I enjoyed some limited success because I was willing to outwork my opponent (in fact my whole team was). We were first into the corners, we hustled back on defence, and we made quick changes. As I wasn't really a scorer, when I didn't have the ball I would go to the net to create some traffic, with the hope of maybe getting a rebound. I had no problem with a defender that tried to lean into to me and move me out of the way. What I did have a problem with though was when he held my stick. Essentially the defender was taking away a scoring opportunity by breaking the rules. That is a penalty and it should be called as such. That's just one of many such infractions that plague the game. Obstruction in the neutral zone (and all zones for that matter) is obviously a big one.

My point here is that if the NHL would simply inforce the rules that already exist (and maybe reduce the size of the goalie equipment a bit), the end result would be a vastly improved product.

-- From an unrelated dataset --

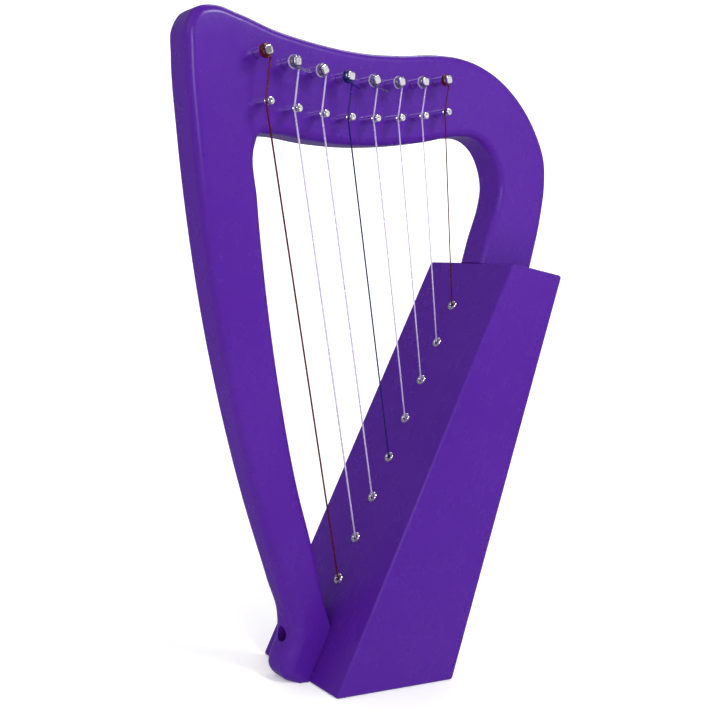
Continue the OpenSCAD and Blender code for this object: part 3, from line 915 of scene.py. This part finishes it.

I know they've tried in the past for a few weeks but they always regress to the status quo. It's very puzzling and quite frankly it's killing the game in my opinion.

No zinger but an article nonetheless.

Friday, December 10, 2004


It's amazing how many phrases I use on a daily basis whose origins are unknown to me. Today I found myself typing "catch-22" really having no idea why it means what it means. A quick internet search could probably remedy this in no time at all but I choose not to make the effort. Instead, I come to my blog and start this post. I find my choice to remain ignorant on the subject somewhat puzzling. At the end of the day, I guess I just don't care enough about it to put forth the effort.